What's the situation like when you look for skilled workers in Silicon Valley?
It is generally very difficult to compete in Silicon Valley for highly qualified technical workers. Our brand name offers some help but our environment is not as attractive as something like Google. When we run an ad for a senior technical position, it's extraordinary the number of international candidates that apply.

How many?
More than half in some cases.

This all crept up on us without anyone noticing. All of a sudden we're here before we've realised it even happened. But it's true. The number of qualified international candidates in the computer science field is overwhelming. And the drop-off in domestic interest in this subject is phenomenal as well.

Why do you think there was a drop-off in interest in IT domestically?
I'm not sure why it happened. It was so hot 10, 15 years ago. I don't know what happened. What were the drivers in our society at large that drove this phenomenon?

There's a lot of debate over whether offshoring is the right strategy in the long run - for individual companies and for a country's economy. What's your opinion?
It's just a reality. I don't fully understand the global economic forces that drove it in this direction and I try not to get involved with the politics of it. All I know is that my job is to judiciously invest the institution's funds in this area and get the best return that I can. Obviously, doing things ethically. At this point in time I find this to be an attractive option because it works and it brings better value to Stanford than other options.

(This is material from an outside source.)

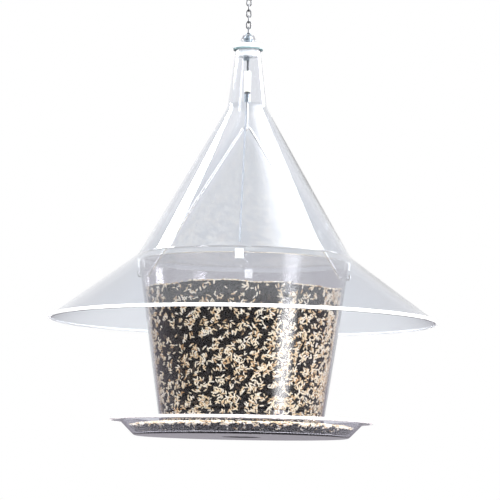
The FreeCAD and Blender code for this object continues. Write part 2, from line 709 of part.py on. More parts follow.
def addSwivelBall(feeder):
    """A ball with an eye for the chain on top, hollow below so that the rod's head turns in it."""
    body = feeder.body("swivel_ball")
    sphere = feeder.sketch(body, "BallOutline", "XZ_Plane")
    height, radius = feeder.value("ball_height"), feeder.value("ball_radius")
    centre = FreeCAD.Vector(0, height, 0)
    arc = sphere.addGeometry(
        Part.ArcOfCircle(
            Part.Circle(centre, FreeCAD.Vector(0, 0, 1), radius), -math.pi / 2, math.pi / 2
        ),
        False,
    )
    line = sphere.addGeometry(
        Part.LineSegment(FreeCAD.Vector(0, height + radius, 0), FreeCAD.Vector(0, height - radius, 0)),
        False,
    )
    feeder.locate(sphere, arc, CENTRE, "0", "ball_height")
    index = sphere.addConstraint(Sketcher.Constraint("Radius", arc, radius))
    feeder.bind(sphere, f"Constraints[{index}]", "ball_radius")
    sphere.addConstraint(Sketcher.Constraint("Coincident", arc, END, line, START))
    sphere.addConstraint(Sketcher.Constraint("Coincident", line, END, arc, START))
    sphere.addConstraint(Sketcher.Constraint("Vertical", line))
    sphere.addConstraint(Sketcher.Constraint("PointOnObject", arc, END, V_AXIS))
    feeder.revolve(body, sphere, "Ball")
    hollow = [
        ("0", "ball_height - ball_radius - 1"),
        ("rod_radius + running_gap", "ball_height - ball_radius - 1"),
        ("rod_radius + running_gap", "head_base"),
        ("rod_head_radius + running_gap", "head_base"),
        ("rod_head_radius + running_gap", "head_base + rod_head_height + running_gap"),
        ("0", "head_base + rod_head_height + running_gap"),
    ]
    sketch = feeder.outline(body, "Socket", "XZ_Plane", hollow)
    before = body.Shape.Volume
    groove = body.newObject("PartDesign::Groove", "SocketCut")
    groove.Profile = sketch
    groove.ReferenceAxis = (sketch, ["V_Axis"])
    groove.Angle = 360
    feeder.doc.recompute()
    if not body.Shape.Volume < before:
        raise RuntimeError("swivel_ball: the socket cuts nothing")
    addEye(feeder, body, "XZ_Plane", ("eye_radius", "0"), "eye_height", "eye_wire")
    return body


def addEye(feeder, body, plane, side, height, wire):
    """An eye of round wire in an upright plane. side is where the wire crosses the middle's level."""
    radius = side[0] if side[1] == "0" else side[1]
    path = feeder.circle(body, "EyePath", plane, "0", height, radius)
    section = feeder.circle(body, "EyeWire", "XY_Plane", side[0], side[1], wire)
    feeder.raise_sketch(section, height)
    pipe = body.newObject("PartDesign::AdditivePipe", "Eye")
    pipe.Profile = section
    pipe.Spine = path
    feeder.doc.recompute()


def addBail(feeder):
    """The wire bail: two straight legs from a bend in the rod's eye to hooks in the hopper's wall."""
    value = feeder.value
    top, height = value("bail_top"), value("hook_height")
    wall = value("foot_radius + (hook_height - foot_height) * wall_slope")
    turn_in = wall - value("hopper_wall") - 2.2 * value("hook_bend")
    tail = wall + 1.6 * value("hook_bend")
    right = [
        FreeCAD.Vector(turn_in, 0, height),
        FreeCAD.Vector(tail, 0, height),
        FreeCAD.Vector(tail, 0, height + value("hook_tail")),
    ]
    left = [FreeCAD.Vector(-point.x, 0, point.z) for point in reversed(right)]
    lean = math.atan2(turn_in, top - height)
    apex = FreeCAD.Vector(0, 0, top + value("bail_bend") * (1 / math.sin(lean) - 1))
    bend = value("hook_bend")
    bends = [bend, bend, value("bail_bend"), bend, bend]
    points = left + [apex] + right
    return feeder.feature("wire_bail", bentWire(points, bends, value("bail_wire")))


def addLink(feeder, index):
    """One oval chain link. Link 1 is the top one; every other link is turned a quarter."""
    body = feeder.body(f"chain_link_{index + 1}")
    bend = "link_width / 2 - link_wire"
    middle = f"link_pitch / 2 + link_wire - ({bend})"
    path = feeder.sketch(body, "LinkPath", "XZ_Plane")
    reach, radius = feeder.value(middle), feeder.value(bend)
    up = FreeCAD.Vector(0, 0, 1)
    upper = Part.Circle(FreeCAD.Vector(0, reach, 0), up, radius)
    lower = Part.Circle(FreeCAD.Vector(0, -reach, 0), up, radius)
    top = path.addGeometry(Part.ArcOfCircle(upper, 0, math.pi), False)
    low = path.addGeometry(Part.ArcOfCircle(lower, math.pi, 2 * math.pi), False)
    left = path.addGeometry(
        Part.LineSegment(FreeCAD.Vector(-radius, reach, 0), FreeCAD.Vector(-radius, -reach, 0)), False
    )
    right = path.addGeometry(
        Part.LineSegment(FreeCAD.Vector(radius, -reach, 0), FreeCAD.Vector(radius, reach, 0)), False
    )
    feeder.locate(path, top, CENTRE, "0", middle)
    feeder.locate(path, low, CENTRE, "0", f"-({middle})")
    for first, first_end, second, second_end in (
        (top, END, left, START), (left, END, low, START), (low, END, right, START), (right, END, top, START),
    ):
        path.addConstraint(Sketcher.Constraint("Tangent", first, first_end, second, second_end))
    path.addConstraint(Sketcher.Constraint("Vertical", left))
    number = path.addConstraint(Sketcher.Constraint("Radius", top, radius))
    feeder.bind(path, f"Constraints[{number}]", bend)
    section = feeder.circle(body, "LinkWire", "XY_Plane", bend, "0", "link_wire")
    pipe = body.newObject("PartDesign::AdditivePipe", "Link")
    pipe.Profile = section
    pipe.Spine = path
    feeder.doc.recompute()
    quarter = 90 if index % 2 == 0 else 0
    feeder.place(body, feeder.value("top_link") - feeder.value("link_step") * index, quarter)
    return body


def addSHook(feeder):
    """The S-hook that the chain hangs from: two bowls and the straight that joins them."""
    value = feeder.value
    small, large, span = value("s_hook_small"), value("s_hook_large"), value("s_hook_span")
    wire = value("s_hook_wire")
    lower = FreeCAD.Vector(0, 0, value("hook_seat") + small)
    upper = FreeCAD.Vector(0, 0, value("upper_bowl"))
    lean = math.asin((small + large) / span)

    def around(centre, radius, angle):
        return centre + FreeCAD.Vector(math.cos(angle), 0, math.sin(angle)) * radius

    tip_low, tip_high = math.radians(25), math.radians(205)
    join_low, join_high = math.pi - lean, -lean
    bowl_low = Part.Arc(
        around(lower, small, tip_low), around(lower, small, -math.pi / 2), around(lower, small, join_low)
    )
    bowl_high = Part.Arc(
        around(upper, large, join_high), around(upper, large, math.pi / 2), around(upper, large, tip_high)
    )
    joiner = Part.LineSegment(around(lower, small, join_low), around(upper, large, join_high))
    path = Part.Wire([bowl_low.toShape(), joiner.toShape(), bowl_high.toShape()])
    start = around(lower, small, tip_low)
    direction = FreeCAD.Vector(math.sin(tip_low), 0, -math.cos(tip_low))
    return feeder.feature("s_hook", sweepCircle(path, start, direction, wire))


# --- Building, checking and writing -------------------------------------------------------------


def build(feeder):
    addSHook(feeder)
    for index in range(int(feeder.value("link_count"))):
        addLink(feeder, index)
    addSwivelBall(feeder)
    addUpperRod(feeder)
    addFerrule(feeder)
    bore = "rod_radius + running_gap"
    addRing(feeder, "coupling_sleeve", bore, "sleeve_radius", "sleeve_base", "sleeve_length")
    washer_base = "sleeve_base - washer_thickness"
    addRing(feeder, "rubber_washer", bore, "washer_radius", washer_base, "washer_thickness")
    addLockNut(feeder)
    addLowerRod(feeder)
    addBail(feeder)
    addCap(feeder)
    addGasket(feeder)
    addHood(feeder)
    for index in range(CLIPS):
        addRimClip(feeder, index)
    addHopper(feeder)
    addSeedFill(feeder)
    addSpreader(feeder)
    addTrayBolt(feeder)
    addTray(feeder)
    addTraySeed(feeder)
    addTrayWasher(feeder)
    addThumbNut(feeder)


def check(feeder):
    feeder.doc.recompute()
    for item in feeder.doc.Objects:
        if "Invalid" in item.State or "Error" in item.State:
            raise RuntimeError(f"{item.Label} failed: {item.State}")
    for piece in feeder.pieces:
        if piece.Shape.isNull() or not piece.Shape.isValid() or not piece.Shape.Solids:
            raise RuntimeError(f"{piece.Label} has no valid solid")


def write(feeder):
    os.makedirs("parts", exist_ok=True)
    for piece in feeder.pieces:
        piece.Shape.exportStep(os.path.join("parts", piece.Label + ".step"))
        box = piece.Shape.BoundBox
        print(
            f"{piece.Label:16} {len(piece.Shape.Solids)} solid  {piece.Shape.Volume:12.1f} mm3"
            f"  z {box.ZMin:7.2f} to {box.ZMax:7.2f}  x {box.XMin:7.2f} to {box.XMax:7.2f}"
        )


def printAxes(feeder):
    """The heights of the joints, from the origin."""
    for alias in ("hook_seat", "top_link_foot", "ball_height", "thumb_top"):
        print(f"{alias} {feeder.value(alias) - feeder.value('hang_height'):.3f}")


feeder = Feeder()
build(feeder)
check(feeder)
write(feeder)
printAxes(feeder)
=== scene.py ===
# Looks for a clear hanging seed feeder: hood, hopper, tray, seed and hanger.
import bpy
import bmesh
import math
from mathutils import Vector, Matrix


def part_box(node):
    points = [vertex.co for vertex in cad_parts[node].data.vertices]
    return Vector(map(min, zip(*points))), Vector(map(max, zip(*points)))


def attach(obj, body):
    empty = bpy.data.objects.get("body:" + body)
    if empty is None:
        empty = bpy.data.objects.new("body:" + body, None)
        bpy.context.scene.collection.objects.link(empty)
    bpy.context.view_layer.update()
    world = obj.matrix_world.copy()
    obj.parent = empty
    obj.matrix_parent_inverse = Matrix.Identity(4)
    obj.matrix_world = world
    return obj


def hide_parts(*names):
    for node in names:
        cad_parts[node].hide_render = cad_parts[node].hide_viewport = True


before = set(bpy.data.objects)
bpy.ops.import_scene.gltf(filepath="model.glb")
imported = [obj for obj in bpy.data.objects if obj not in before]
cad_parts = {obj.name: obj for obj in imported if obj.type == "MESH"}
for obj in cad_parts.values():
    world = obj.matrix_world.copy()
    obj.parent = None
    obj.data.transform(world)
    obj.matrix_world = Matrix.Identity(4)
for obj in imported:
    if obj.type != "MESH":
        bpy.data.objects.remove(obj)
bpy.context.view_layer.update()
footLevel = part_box("tray")[0].z
mm = 0.001
print("frame loaded")


def level(height):
    # height in millimetres above the tray's underside
    return footLevel + height * mm


def meshObject(name, mesh, body, slot, *nodes):
    obj = bpy.data.objects.new(name, mesh)
    bpy.context.scene.collection.objects.link(obj)
    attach(obj, body)
    if nodes:
        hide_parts(*nodes)
    return obj


def roundedOutline(points):
    # points are (radius, height, corner radius) in mm, and the loop closes by itself
    result = []
    count = len(points)
    for i, (r, z, bend) in enumerate(points):
        here = Vector((r, z))
        if not bend:
            result.append(here)
            continue
        back = (Vector(points[i - 1][:2]) - here).normalized()
        ahead = (Vector(points[(i + 1) % count][:2]) - here).normalized()
        half = back.angle(ahead) / 2
        reach = bend / math.tan(half)
        middle = here + (back + ahead).normalized() * (bend / math.sin(half))
        start, stop = here + back * reach, here + ahead * reach
        a = math.atan2(start.y - middle.y, start.x - middle.x)
        b = math.atan2(stop.y - middle.y, stop.x - middle.x)
        turn = (b - a + math.pi) % (2 * math.pi) - math.pi
        steps = max(3, int(abs(turn) / math.radians(11)) + 1)
        for k in range(steps + 1):
            t = a + turn * k / steps
            result.append(middle + Vector((math.cos(t), math.sin(t))) * bend)
    # long runs get a point close to each end, so that smooth shading stays flat along them
    fine = []
    for i, here in enumerate(result):
        fine.append(here)
        run = result[(i + 1) % len(result)] - here
        if run.length > 3:
            fine.append(here + run.normalized() * 0.5)
            fine.append(here + run - run.normalized() * 0.5)
    return fine


def outlineObject(name, points):
    # a wire loop that the turning tree reads: x is the radius, z the height, in metres
    mesh = bpy.data.meshes.new(name)
    loop = roundedOutline(points)
    loop.append(loop[0])
    verts = [(p.x * mm, 0, level(p.y)) for p in loop]
    mesh.from_pydata(verts, [(i, i + 1) for i in range(len(verts) - 1)], [])
    obj = bpy.data.objects.new(name, mesh)
    bpy.context.scene.collection.objects.link(obj)
    return obj


class TreeMaker:
    # a little help for writing node trees
    def __init__(self, name):
        self.tree = bpy.data.node_groups.new(name, "GeometryNodeTree")
        self.tree.interface.new_socket("Geometry", in_out="INPUT", socket_type="NodeSocketGeometry")
        self.tree.interface.new_socket("Geometry", in_out="OUTPUT", socket_type="NodeSocketGeometry")
        self.inputNode = None

    def addInput(self, name, kind, value):
        item = self.tree.interface.new_socket(name, in_out="INPUT", socket_type="NodeSocket" + kind)
        if value is not None:
            item.default_value = value

    def node(self, kind, **settings):
        made = self.tree.nodes.new(kind)
        for key, value in settings.items():
            setattr(made, key, value)
        return made

    def source(self, name):
        if self.inputNode is None:
            self.inputNode = self.node("NodeGroupInput")
        return self.inputNode.outputs[name]

    def link(self, fromSocket, toSocket):
        self.tree.links.new(fromSocket, toSocket)

    def math(self, operation, a, b=None):
        made = self.node("ShaderNodeMath", operation=operation)
        for socket, value in zip(made.inputs, (a, b)):
            if value is None:
                continue
            if isinstance(value, (int, float)):
                socket.default_value = value
            else:
                self.link(value, socket)
        return made.outputs[0]

    def close(self, geometry):
        realize = self.node("GeometryNodeRealizeInstances")
        self.link(geometry, realize.inputs["Geometry"])
        shade = self.node("GeometryNodeSetShadeSmooth")
        shade.inputs["Shade Smooth"].default_value = True
        self.link(realize.outputs[0], shade.inputs["Geometry"])
        paint = self.node("GeometryNodeSetMaterial")
        self.link(shade.outputs[0], paint.inputs["Geometry"])
        self.link(self.source("Material"), paint.inputs["Material"])
        out = self.node("NodeGroupOutput")
        self.link(paint.outputs[0], out.inputs["Geometry"])
        return self.tree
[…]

Do you think there will be a backlash to this trend?
Some people will react to it, based on short-term disruption, but you have to look at historical precedents. Once an industry begins its migration offshore, it usually moves rapidly and does not return. Did the US ever successfully take back an industry that we gave up as a society? When we gave up making shoes we readied ourselves to move up the economic scale.

Look at all of the manufacturing that has been sent to China. Do you think that any of these industries will come back in the foreseeable future? I can't imagine it outside of some major political falling out. My sense is that we have a higher quality of life today because we have been willing to evolve.

You mentioned the shoe industry - we do design now but not manufacturing.
Exactly. We've moved up the evolutionary pyramid and I think the US takes the lead on that - what is the next great thing? We invented this whole information age and I think that we're looking for the next big thing. And we have to free ourselves of the burden of the past to be able to move up that ladder.

So that's what's happening and it's uncomfortable while it's going on. But I think one thing that history says is that once you've moved to a point, you don't go back. It's too hard to go back and it would constrain growth.